Programs like Texas are planning to offset budget increases by raising ticket prices. Texas A&M has already secured massive media rights deals to help stabilize NIL payouts. Meanwhile, schools like PItt are working to retain top talent by leveraging NOCAP Revenue Solutions ecosystem of strategic commercial partners to identify new revenue streams.
Without the necessary resourcing, you can expect a domino effect in college sports. If a Power 4 school underfunds its NIL program (rev-share), its top athletes may consider hitting the transfer portal. This means less competitive teams and the potential for the additional loss of revenue in donor funding and conference distributions. In this climate, competitive NIL is no longer a nice-to-have; it’s survival capital.
💡 Insight: Athletic departments and collectives will need additional revenue streams to offset donor fatigue, and MMR partnerships alone will not be enough. They’ll need to manage athletic talent like front offices manage professional teams, realigning NIL resources to account for ROI, Title IX risk, and athlete retention.
📣 Brand Playbook: Campaigns. Conversions.
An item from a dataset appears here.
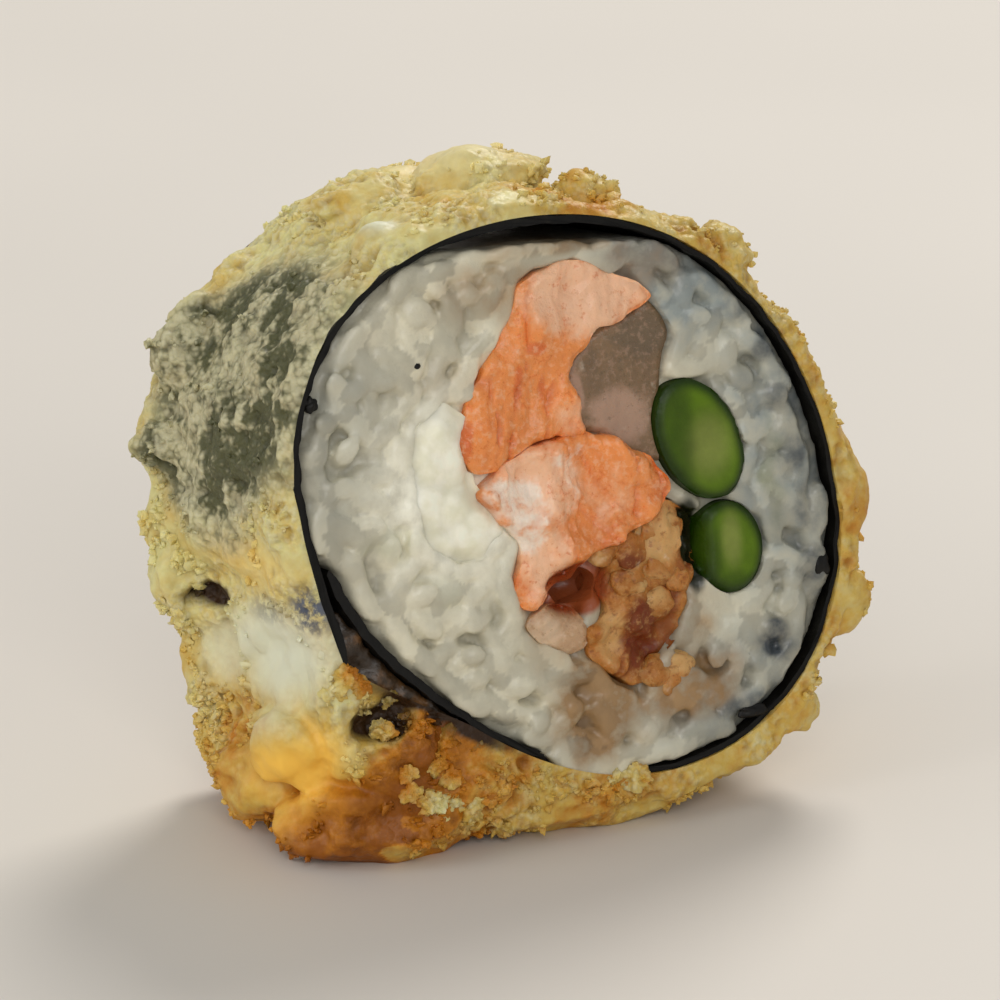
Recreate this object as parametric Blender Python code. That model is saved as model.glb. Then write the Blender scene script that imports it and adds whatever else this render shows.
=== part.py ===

Athlete Influence
Story-Driven NIL Is the Most Impactful Strategy
As campaign budgets tighten, brands are shifting their focus toward structured activations that work smarter. Think: multichannel campaigns with verified reach, engagement metrics, and deliverables tied to real outcomes. That means less “partner splash,” more “partner synergy.”
Campaigns like Gatorade’s all-female basketball NIL roster and regionally targeted micro-influencer deals, such as the ones LinkedIn activated this spring, are thriving because they connect with seasonality and cultural relevance, delivering a measurable impact.
🔦 Spotlight: LinkedIn x Hunter Dickinson x NOCAP
Hunter Dickinson isn’t just an elite basketball player – he’s building a career beyond the court. His NIL collaboration with LinkedIn was part mentorship, part marketing—and it delivered both.
It’s a prime example of synergy in action.